De águas, florestas e cerrados

É indigno desta geração suprir suas ambições econômicas à custa do sacrifício das próximas

CONSIDERADA PULMÃO do planeta Terra, a floresta amazônica é o trecho mais conhecido de nosso país pelos ambientalistas do mundo, com o acréscimo de que somos descuidados em preservá-la. Houve até propostas hipócritas de sua internacionalização, antes e depois do desmatamento extensivo. Panorama diversificado, também ambiental, mas menos visível, se encontra em outros Estados, servindo de exemplo as ofensas ambientais do Norte-Nordeste.
Não deveria ser assim. Muitos dispositivos da Constituição se voltam à preservação ecológica, em especial no artigo 225. Começa dizendo do direito de todos ao ambiente ecologicamente equilibrado.

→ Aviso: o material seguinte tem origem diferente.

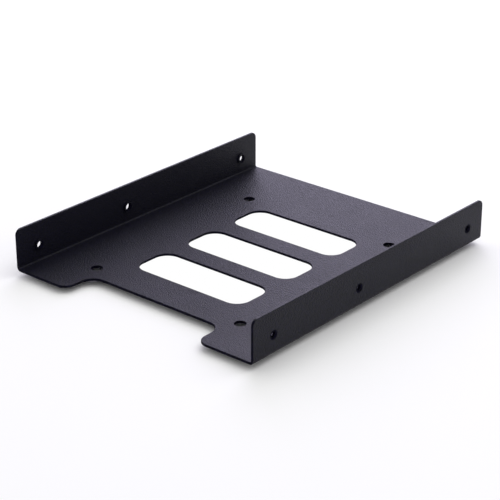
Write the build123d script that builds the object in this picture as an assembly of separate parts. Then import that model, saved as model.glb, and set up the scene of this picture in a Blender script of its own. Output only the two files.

Trata-se de bem de uso comum do povo, essencial à sadia qualidade de vida.
O plano da realidade constitucional não coincide com a realidade física. O poder público e a coletividade não cumprem seu dever na defesa de boas condições ambientais. É indigno desta geração suprir suas ambições econômicas à custa do sacrifício das próximas gerações.
Não é só. A variedade dos ataques ao ecossistema passa por obras que beneficiam, a curto prazo, milhões de pessoas, mas sacrificam o futuro. Imensos lagos artificiais, como o de Itaipu, subindo o Paraná, além de nos roubar a catarata das Sete Quedas, alteram o ecossistema regional.
A barragem do rio Madeira parece outra prova de que o poder público falha na missão de preservar ou restaurar os processos ecológicos essenciais e o manejo das espécies e dos ecossistemas.
É de se lamentar que a deficiência tem inspirado relativamente poucos processos submetidos ao Judiciário. Deixando a exuberância da Amazônia, o cerrado centro-nordestino reforça a crítica. Foi objeto de decisão do Tribunal Regional Federal da 1ª Região em face da concessão de todas as licenças ambientais para que uma multinacional instalasse, no Piauí, uma indústria para recepção e processamento de grãos. A desembargadora federal Selene Maria de Almeida, da 4ª Turma do TRF-1, relatora da ação civil pública impugnando as licenças concedidas, constatou que não foram contemplados vários pontos relevantes que recomendariam a negativa da licença.
A desembargadora Selene se reportou a dados colhidos em imagens captadas por satélites, apontando que 5% do cerrado já foi destruído. Está no acórdão que o "desmatamento indiscriminado do cerrado piauiense, sob o argumento de que as empresas criam empregos", não merece ser mantido, "pois pode haver atividade economicamente sustentável desde que as empresas estejam dispostas a diminuírem seus lucros". Para tanto, teriam de se utilizar "de matrizes energéticas que não signifiquem a política de terra arrasada".
A decisão, sujeita a recurso, mostra que o enfoque dado na argumentação também se poderia aplicar, mas não tem sido aplicado, ao desmatamento da floresta amazônica e a todas as ofensas ecológicas cometidas -até mesmo em usinas elétricas alimentadas por árvores derrubadas sob a desculpa de se criar mais empregos nas regiões modificadas.
Mesmo que não seja o pulmão do mundo, é intolerável a destruição da floresta, sem pensar em sua importância para a saúde dos que nela vivem. As próximas gerações não nos perdoarão.